6 thoughts on “Rabbit Skin Glue – Pros & Cons”
Great articles. Hope that I am on your list as a regular. I am currently experimenting with RSG. I loved the information that clarified the ground over RSG. Very helpful
I try to work as archival as possible thats why when prepping oil on linen paintings its Gamblin PVA size with two coats of a oil ground on top. RSG is great but for the long haul i see to many problems in controlling the environment they are in
How can we protect the painting from getting moisture from backside. Is there anything we can apply on the back
It can be a little tricky to apply a material to the back of the canvas without the potential of changing the tension of the fabric. Instead, applying a backing board can reduce the potential for humidity fluctuation from the back of the painting. Here is an article about backing boards and some benefits for their use: https://justpaint.org/backing-boards-for-canvas-paintings/
Hope this is helpful!
It’s weird that PVA gets recommended over and over again as a good substitute. In my experience it also reactivates badly. A buyer once called me complaining that a painting he bought glued itself to his wall and after my tests I find out that PVA reactivates and becomes gummy and sticky when it is hot and humid. I ended up going back to using RSG. I also could never get the canvas tight enough when using PVA and have to re-stretch pretty much all my paintings. There was also a much greater possibility of strike through when using portrait grade linen..

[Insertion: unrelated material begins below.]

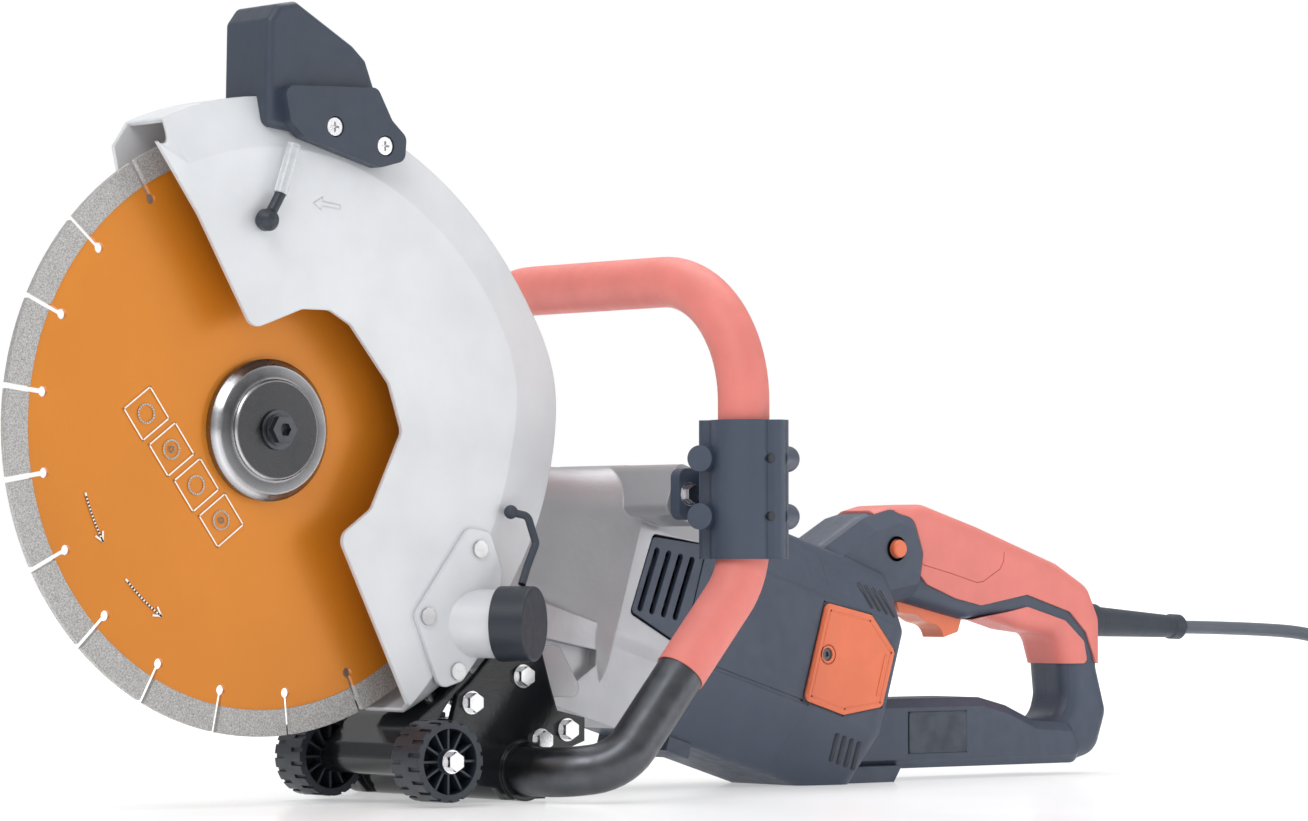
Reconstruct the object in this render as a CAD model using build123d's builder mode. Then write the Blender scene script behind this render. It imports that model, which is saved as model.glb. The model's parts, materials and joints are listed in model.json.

Tanks for your comment! That is interesting observation. We have not found the more popular PVA Size for oil painting to reactivate in that way, but will have to look into it. There are varieties of PVA that are made to reactivate and we have seen acrylic products applied over these resoluble varieties crack upon drying.
No products can beat RSG for its tightening and oil blocking. One of a kind!